### Required task
Exactly as given, write out the lines from the one containing "imported = [obj" through the end of the listing, with both ends included and nothing else.

* BEGIN *

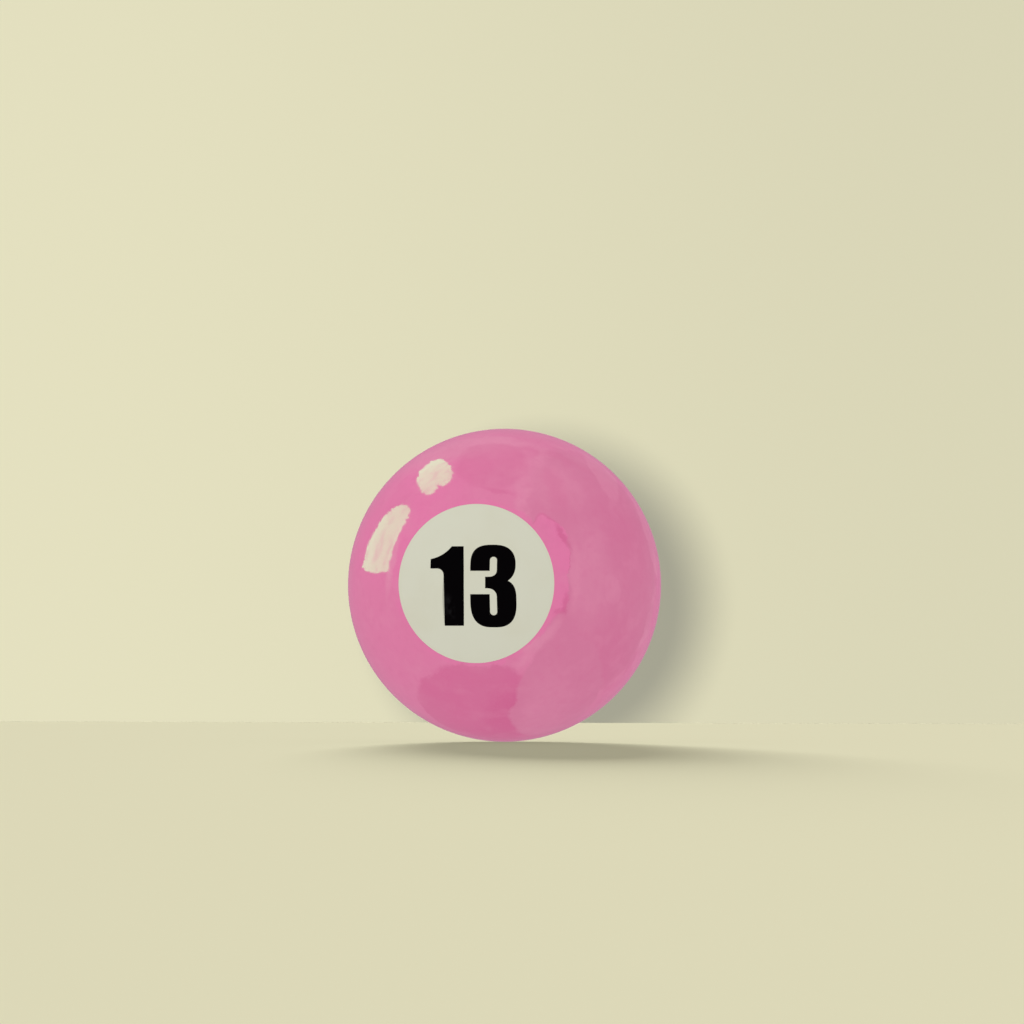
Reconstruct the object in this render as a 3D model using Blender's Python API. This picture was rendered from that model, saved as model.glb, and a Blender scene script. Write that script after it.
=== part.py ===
"""Numbered pool ball, 57.15 mm across, with the number 13 inlaid on two opposite sides.

The ball is built up from cast resin pieces. A weighted core sits in a coloured shell. A cream
number disc fills a round pocket on each side of the shell, and black numerals are inlaid in
each disc. All outer faces lie flush on one sphere.

Units are metres and +Z is up. The origin is the ball's centre. The front number faces -Y and
the rear number faces +Y, both upright. Every shape is drawn in the frame of a number axis,
whose local +Z points out through the number and whose local +Y points up.
"""

import math

import bmesh
import bpy

MM = 0.001

# Ball
BALL_RADIUS = 28.575 * MM
JOINT_GAP = 0.3 * MM  # bond line between neighbouring pieces

# Weighted core, held central in the casting mould by a boss on each side
CORE_RADIUS = 20.0 * MM
BOSS_RADIUS = 6.0 * MM
BOSS_END = 22.0 * MM  # distance of the boss's flat end from the centre
EDGE_BREAK = 0.4 * MM  # chamfer on hidden edges

# Number disc
DISC_RADIUS = 14.2 * MM
DISC_SEAT = BOSS_END + JOINT_GAP  # distance of the disc's flat back from the centre

# Numerals, in the plane of the number: x to the right, y up, from the number axis
INLAY_SEAT = 24.5 * MM  # distance of an inlay's flat back from the centre

# Tessellation
TURN_STEPS = 60
RING_ANGLE = math.radians(6.0)  # between the rings of a face on the outside of the ball
HIDDEN_RING_ANGLE = math.radians(12.0)
CURVE_STEPS = 8
MERGE_DISTANCE = 0.000001
SHARP_ANGLE = math.radians(30.0)

# Finishes: linear colour and roughness
PINK_RESIN = ("pink_resin", (0.73, 0.19, 0.39), 0.12)
CREAM_RESIN = ("cream_resin", (0.64, 0.62, 0.51), 0.16)
BLACK_RESIN = ("black_resin", (0.006, 0.006, 0.007), 0.14)
CORE_RESIN = ("core_resin", (0.30, 0.28, 0.25), 0.60)


# ---------------------------------------------------------------- scene helpers


def clear_scene():
    for obj in list(bpy.data.objects):
        bpy.data.objects.remove(obj, do_unlink=True)


def resin(finish):
    """The material of a finish, made once and then shared."""
    name, colour, roughness = finish
    material = bpy.data.materials.get(name)
    if material is None:
        material = bpy.data.materials.new(name)
        material.use_nodes = True
        shader = material.node_tree.nodes["Principled BSDF"]
        shader.inputs["Base Color"].default_value = (*colour, 1.0)
        shader.inputs["Roughness"].default_value = roughness
        shader.inputs["Metallic"].default_value = 0.0
    return material


def add_axis(name, heading):
    """An empty at the ball's centre that carries the pieces of one number axis."""
    axis = bpy.data.objects.new(name, None)
    axis.rotation_euler = (math.radians(90.0), 0.0, heading)
    bpy.context.collection.objects.link(axis)
    return axis


def add_piece(name, mesh, axis, finish):
    piece = bpy.data.objects.new(name, mesh)
    piece.parent = axis
    bpy.context.collection.objects.link(piece)
    mesh.materials.clear()
    mesh.materials.append(resin(finish))
    return piece


def add_cutter(name, mesh, axis):
    """A helper solid for a Boolean modifier, which isn't part of the ball."""
    cutter = bpy.data.objects.new(name, mesh)
    cutter.parent = axis
    cutter.hide_render = True
    cutter.display_type = "WIRE"
    bpy.context.collection.objects.link(cutter)
    return cutter


def add_boolean(piece, cutter, operation):
    modifier = piece.modifiers.new(cutter.name, "BOOLEAN")
    modifier.operation = operation
    modifier.solver = "EXACT"
    modifier.object = cutter


def finish_mesh(bm, name):
    """Turn a bmesh into a mesh with outward faces, shaded smooth except across real edges."""
    bmesh.ops.recalc_face_normals(bm, faces=bm.faces)
    mesh = bpy.data.meshes.new(name)
    bm.to_mesh(mesh)
    bm.free()
    mesh.shade_smooth()
    mesh.set_sharp_from_angle(angle=SHARP_ANGLE)
    return mesh


def turned_mesh(name, profile, is_loop=False):
    """Spin (radius, height) points round local Z. A profile that isn't a loop ends on the axis."""
    bm = bmesh.new()
    points = [bm.verts.new((radius, 0.0, height)) for radius, height in profile]
    pairs = list(zip(points, points[1:]))
    if is_loop:
        pairs.append((points[-1], points[0]))
    edges = [bm.edges.new(pair) for pair in pairs]
    bmesh.ops.spin(
        bm,
        geom=points + edges,
        cent=(0.0, 0.0, 0.0),
        axis=(0.0, 0.0, 1.0),
        angle=math.tau,
        steps=TURN_STEPS,
        use_merge=True,
    )
    bmesh.ops.remove_doubles(bm, verts=bm.verts, dist=MERGE_DISTANCE)
    return finish_mesh(bm, name)


def prism_mesh(name, outline, low, high):
    """Extrude a flat outline along local Z, from the height low to the height high."""
    bm = bmesh.new()
    base = bm.faces.new([bm.verts.new((x, y, low)) for x, y in outline])
    extruded = bmesh.ops.extrude_face_region(bm, geom=[base])
    top = [item for item in extruded["geom"] if isinstance(item, bmesh.types.BMVert)]
    bmesh.ops.translate(bm, verts=top, vec=(0.0, 0.0, high - low))
    return finish_mesh(bm, name)


# ---------------------------------------------------------------- curves


def sphere_arc(radius, start, end, ring_angle=RING_ANGLE):
    """(radius, height) points on a sphere, between two angles from its +Z pole.

    The number of steps is even, so that an arc over both sides has a ring on the equator.
    """
    steps = 2 * math.ceil(abs(end - start) / ring_angle / 2.0)
    angles = [start + (end - start) * i / steps for i in range(steps + 1)]
    return [(radius * math.sin(a), radius * math.cos(a)) for a in angles]


def mirrored(profile):
    """The same profile on the other side of the ball, running back the other way."""
    return [(radius, -height) for radius, height in reversed(profile)]


def lobe(centre, radii, start, end, squareness=2.0):
    """Points along a superellipse, in degrees. A squareness of 2 is a plain ellipse."""
    power = 2.0 / squareness
    points = []
    for i in range(CURVE_STEPS + 1):
        angle = math.radians(start + (end - start) * i / CURVE_STEPS)
        across, along = math.cos(angle), math.sin(angle)
        points.append(
            (
                centre[0] + radii[0] * math.copysign(abs(across) ** power, across),
                centre[1] + radii[1] * math.copysign(abs(along) ** power, along),
            )
        )
    return points


def bowed_line(start, end, bow):
    """Points from start to end on a shallow curve, whose middle stands bow to the left."""
    run, rise = end[0] - start[0], end[1] - start[1]
    length = math.hypot(run, rise)
    points = []
    for i in range(CURVE_STEPS + 1):
        t = i / CURVE_STEPS
        offset = 4.0 * bow * t * (1.0 - t) / length
        points.append((start[0] + run * t - rise * offset, start[1] + rise * t + run * offset))
    return points


def grown(outline, distance):
    """A counter-clockwise outline with every side moved outwards by a distance."""
    points = []
    count = len(outline)
    for i, (x, y) in enumerate(outline):
        before, after = outline[i - 1], outline[(i + 1) % count]
        first = math.atan2(y - before[1], x - before[0])
        second = math.atan2(after[1] - y, after[0] - x)
        half_turn = math.remainder(second - first, math.tau) / 2.0
        outward = first + half_turn - math.pi / 2.0
        reach = distance / math.cos(half_turn)
        points.append((x + reach * math.cos(outward), y + reach * math.sin(outward)))
    return points


def scaled(points):
    return [(x * MM, y * MM) for x, y in points]


# ---------------------------------------------------------------- numeral outlines


def numeral_1_outline():
    """A heavy upright 1 with a tapering flag, in millimetres until it is scaled."""
    stem_left, stem_right = -5.25, -1.65
    top, foot = 6.6, -7.55
    shoulder = (-3.85, top)
    flag_tip, flag_top, flag_under = -7.8, 4.35, 2.65
    flag_bow = 0.42
    fillet = 1.2
    fillet_centre = (stem_left - fillet, flag_under - fillet)
    outline = [(stem_left, foot), (stem_right, foot), (stem_right, top)]
    outline += bowed_line(shoulder, (flag_tip, flag_top), flag_bow)
    outline += [(flag_tip, flag_under)]
    outline += lobe(fillet_centre, (fillet, fillet), 90, 0)
    return scaled(outline)


def numeral_3_outline():
    """A heavy condensed 3 with narrow round-ended slots, in millimetres until it is scaled."""
    left, top, foot = -0.3, 6.85, -7.85
    upper_right, lower_right = 7.7, 7.85
    upper_axis, lower_axis = 3.05, -3.05  # heights at which each bowl is widest
    upper_arm, lower_arm = 2.2, -1.95  # cut ends of the two arms
    waist = (6.4, 0.45)
    slot_left, slot_right = 3.2, 4.45
    slot_top, slot_foot = 4.7, -5.7
    tab_left, tab_top, tab_foot = 2.4, 1.15, -0.9

    upper_middle = (left + upper_right) / 2.0
    lower_middle = (left + lower_right) / 2.0
    slot_radius = (slot_right - slot_left) / 2.0
    slot_middle = (slot_left + slot_right) / 2.0
    slot_end = (slot_radius, slot_radius)
    upper_centre = (upper_middle, upper_axis)
    lower_centre = (lower_middle, lower_axis)
    upper_bowl = (upper_right - upper_middle, top - upper_axis)
    lower_bowl = (lower_right - lower_middle, lower_axis - foot)
    upper_cheek = (2.4, 2.93)
    lower_cheek = (2.6, 3.3)
    cheek_gap = 0.35  # straight stretch above the lower bowl's widest point
    tab_roof, tab_floor = (1.35, 1.2), (1.8, 1.6)

    outline = lobe(lower_centre, lower_bowl, 180, 270, 2.75)
    outline += lobe(lower_centre, lower_bowl, 270, 360, 2.75)[1:]
    cheek_centre = (lower_right - lower_cheek[0], lower_axis + cheek_gap)
    outline += lobe(cheek_centre, lower_cheek, 0, 71, 2.5)[:-1]
    outline += [waist]
    cheek_centre = (upper_right - upper_cheek[0], upper_axis)
    outline += lobe(cheek_centre, upper_cheek, -63, 0)[1:]
    outline += lobe(upper_centre, upper_bowl, 0, 90, 2.5)[1:]
    outline += lobe(upper_centre, upper_bowl, 90, 180, 2.9)[1:]
    outline += [(left, upper_arm), (slot_left, upper_arm)]
    outline += lobe((slot_middle, slot_top - slot_radius), slot_end, 180, 0)
    roof_centre = (slot_right - tab_roof[0], tab_top + tab_roof[1])
    outline += lobe(roof_centre, tab_roof, 0, -90, 2.2)
    outline += [(tab_left, tab_top), (tab_left, tab_foot)]
    floor_centre = (slot_right - tab_floor[0], tab_foot - tab_floor[1])
    outline += lobe(floor_centre, tab_floor, 90, 0, 2.3)
    outline += lobe((slot_middle, slot_foot + slot_radius), slot_end, 0, -180)
    outline += [(slot_left, lower_arm), (left, lower_arm)]
    return scaled(outline)


# ---------------------------------------------------------------- pieces


def core_mesh():
    """A ball with a short flat-ended boss on each side."""
    meets_ball = math.asin(BOSS_RADIUS / CORE_RADIUS)
    boss = [
        (0.0, BOSS_END),
        (BOSS_RADIUS - EDGE_BREAK, BOSS_END),
        (BOSS_RADIUS, BOSS_END - EDGE_BREAK),
    ]
    ball = sphere_arc(CORE_RADIUS, meets_ball, math.pi - meets_ball, HIDDEN_RING_ANGLE)
    return turned_mesh("weighted_core", boss + ball + mirrored(boss))


def shell_mesh():
    """A thick shell with a round pocket and a boss hole on each side."""
    pocket_radius = DISC_RADIUS + JOINT_GAP / 2.0
    hole_radius = BOSS_RADIUS + JOINT_GAP
    cavity_radius = CORE_RADIUS + JOINT_GAP
    mouth = math.asin(pocket_radius / BALL_RADIUS)
    meets_hole = math.asin(hole_radius / cavity_radius)
    pocket = [(hole_radius, BOSS_END), (pocket_radius, BOSS_END)]
    outside = sphere_arc(BALL_RADIUS, mouth, math.pi - mouth)
    inside = sphere_arc(cavity_radius, math.pi - meets_hole, meets_hole, HIDDEN_RING_ANGLE)
    loop = pocket + outside + mirrored(pocket) + inside
    return turned_mesh("colour_shell", loop, is_loop=True)


def disc_blank_mesh(name):
    """A number disc before its numerals are let in: flat behind, spherical in front."""
    radius = DISC_RADIUS - JOINT_GAP / 2.0
    rim = math.asin(radius / BALL_RADIUS)
    back = [(radius, DISC_SEAT + EDGE_BREAK), (radius - EDGE_BREAK, DISC_SEAT), (0.0, DISC_SEAT)]
    return turned_mesh(name, sphere_arc(BALL_RADIUS, 0.0, rim) + back)


def build_number(side, axis):
    """One number disc with its two inlaid numerals, on its own axis."""
    proud = BALL_RADIUS + 1.0 * MM
    disc = add_piece(f"{side}_number_disc", disc_blank_mesh("number_disc"), axis, CREAM_RESIN)
    sphere_form = add_cutter(f"{side}_sphere_form", disc_blank_mesh("sphere_form"), axis)
    for digit, outline in (("1", numeral_1_outline()), ("3", numeral_3_outline())):
        recess = grown(outline, JOINT_GAP / 2.0)
        cutter_mesh = prism_mesh("recess", recess, INLAY_SEAT, proud)
        add_boolean(disc, add_cutter(f"{side}_recess_{digit}", cutter_mesh, axis), "DIFFERENCE")
        inlay = grown(outline, -JOINT_GAP / 2.0)
        inlay_mesh = prism_mesh("numeral", inlay, INLAY_SEAT + JOINT_GAP, proud)
        numeral = add_piece(f"{side}_numeral_{digit}", inlay_mesh, axis, BLACK_RESIN)
        add_boolean(numeral, sphere_form, "INTERSECT")


def build_ball():
    clear_scene()
    front = add_axis("front_number_axis", 0.0)
    rear = add_axis("rear_number_axis", math.pi)
    add_piece("weighted_core", core_mesh(), front, CORE_RESIN)
    add_piece("colour_shell", shell_mesh(), front, PINK_RESIN)
    build_number("front", front)
    build_number("rear", rear)


build_ball()
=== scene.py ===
"""Looks of the numbered pool ball: fine meshes, cast resin materials, studio and camera.

Everything is in metres, in the frame of the CAD model: the origin is the ball's centre, +Z is
up and the front number faces -Y. The pieces fill the same places as the CAD solids, and
their joints are closed to a hairline. The materials measure in shares of the ball's radius.
"""

import math
from dataclasses import dataclass

import bmesh
import bpy
from mathutils import Matrix, Vector, geometry
from mathutils import noise as fractal


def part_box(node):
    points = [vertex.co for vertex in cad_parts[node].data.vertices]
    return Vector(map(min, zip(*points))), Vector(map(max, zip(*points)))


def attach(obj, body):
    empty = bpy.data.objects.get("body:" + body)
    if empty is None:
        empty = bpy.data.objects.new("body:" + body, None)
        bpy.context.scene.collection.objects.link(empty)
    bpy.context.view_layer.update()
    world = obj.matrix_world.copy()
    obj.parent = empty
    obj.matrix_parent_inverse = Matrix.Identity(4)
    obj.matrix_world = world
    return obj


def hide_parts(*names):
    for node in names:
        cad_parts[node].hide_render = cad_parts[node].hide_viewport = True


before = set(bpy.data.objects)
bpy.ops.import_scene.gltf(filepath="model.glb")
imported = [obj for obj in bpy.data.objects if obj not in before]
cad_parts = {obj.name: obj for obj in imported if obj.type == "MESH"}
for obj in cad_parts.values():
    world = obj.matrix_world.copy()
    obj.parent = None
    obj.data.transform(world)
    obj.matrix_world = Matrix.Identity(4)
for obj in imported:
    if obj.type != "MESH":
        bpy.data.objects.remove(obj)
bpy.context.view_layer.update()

MM = 0.001

# ---------------------------------------------------------------- sizes, read from the frame

ball_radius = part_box("colour_shell")[1].x
disc_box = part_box("front_number_disc")
numeral_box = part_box("front_numeral_1")
core_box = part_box("weighted_core")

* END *

### Solution to this exercise
imported = [obj for obj in bpy.data.objects if obj not in before]
cad_parts = {obj.name: obj for obj in imported if obj.type == "MESH"}
for obj in cad_parts.values():
    world = obj.matrix_world.copy()
    obj.parent = None
    obj.data.transform(world)
    obj.matrix_world = Matrix.Identity(4)
for obj in imported:
    if obj.type != "MESH":
        bpy.data.objects.remove(obj)
bpy.context.view_layer.update()

MM = 0.001

# ---------------------------------------------------------------- sizes, read from the frame

ball_radius = part_box("colour_shell")[1].x
disc_box = part_box("front_number_disc")
numeral_box = part_box("front_numeral_1")
core_box = part_box("weighted_core")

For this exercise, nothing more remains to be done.